To fix the code to use the correct overload, explicitly define the type for the LdExp() first argument like this it works (64-bit):

program Project116;

{$APPTYPE CONSOLE}
uses
  system.sysutils, system.math;
var
  x: double;
const
  twopm1030 : UInt64 = $0000100000000000; {2^(-1030)}
begin
  x := PDouble(@twopm1030)^;
  writeln(x);
  x := ldexp(Double(1),-515);
  writeln(x*x);
  x := ldexp(Double(1),-1030);
  writeln(x);
  ReadLn;
end. 

Outputs:

 8.69169475979375E-0311
 8.69169475979375E-0311
 8.69169475979375E-0311

---

I would say that this behaviour should be reported as a RTL bug, since the overloaded function selected in your case is the Single type. The resulting type is a Double and the compiler should definitely adapt accordingly. since the 32-bit and the 64-bit compiler should produce the same result.

---

Note, the Double(1) typecast for floating point types, was introduced in Delphi 10.2 Tokyo.

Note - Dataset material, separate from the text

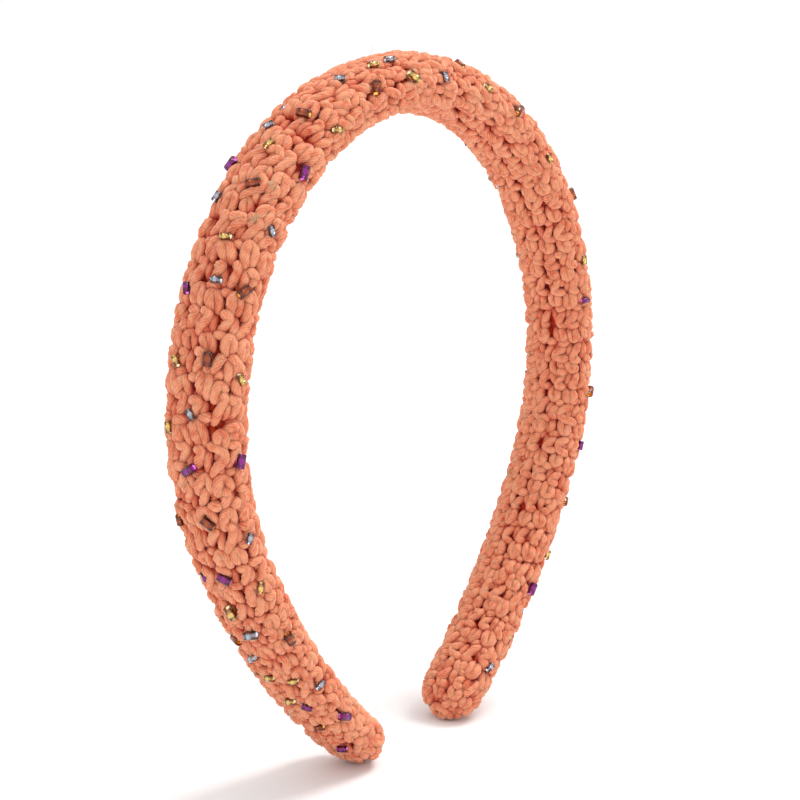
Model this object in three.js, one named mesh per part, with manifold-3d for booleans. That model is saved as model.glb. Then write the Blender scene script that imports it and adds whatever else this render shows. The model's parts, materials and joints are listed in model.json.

For solutions in prevoius versions, see What is first version of Delphi which allows typecasts like double(10).

Answer 2

The problem here is that Ldexp(single) is returning different results depending on whether the ASM code is being called or whether the pascal code is called. In both cases, the compiler is calling the Single version of the overload because the type isn't specified in the call.

Your pascal code which is executed in the Win64 scenario tries to deal with the exponent less than -126 but the method is still not able to correctly calculate the result because single numbers are limited to an 8 bit exponent. The assembler seems to get around this but I didn't look into it in much detail as to why that's the case.

function Ldexp(const X: Single; const P: Integer): Single;
  { Result := X * (2^P) }
{$IFNDEF X86ASM}
var
  T: Single;
  I: Integer;
const
  MaxExp =  127;
  MinExp = -126;
  FractionOfOne = $00800000;
begin
  T := X;
  Result := X;
  case T.SpecialType of
    fsDenormal,
    fsNDenormal,
    fsPositive,
    fsNegative:
      begin
        FClearExcept;
        I := P;
        if I > MaxExp then 
        begin
          T.BuildUp(False, FractionOfOne, MaxExp);
          Result := Result * T;
          I := I - MaxExp;
          if I > MaxExp then I := MaxExp;
        end
        else if I < MinExp then
        begin
          T.BuildUp(False, FractionOfOne, MinExp);
          Result := Result * T;
          I := I - MinExp;
          if I < MinExp then I := MinExp;
        end;
        if I <> 0 then
        begin
          T.BuildUp(False, FractionOfOne, I);
          Result := Result * T;
        end;
        FCheckExcept;
      end;
//    fsZero,
//    fsNZero,
//    fsInf,
//    fsNInf,
//    fsNaN:
  else
    ;
  end;
end;
{$ELSE X86ASM}
{$IF     defined(CPUX86) and defined(IOS)} // iOS/Simulator
...
{$ELSE} 
asm // StackAlignSafe
        PUSH    EAX
        FILD    dword ptr [ESP]
        FLD     X
        FSCALE
        POP     EAX
        FSTP    ST(1)
        FWAIT
end;
{$ENDIF}
{$ENDIF X86ASM}

As LU RD suggested, you can get around the problem by forcing the methods to call the Double overload. There is a bug but that bug is that the ASM code doesn't match the pascal code in Ldexp(const X: Single; const P: Integer), not that a different overload is being called.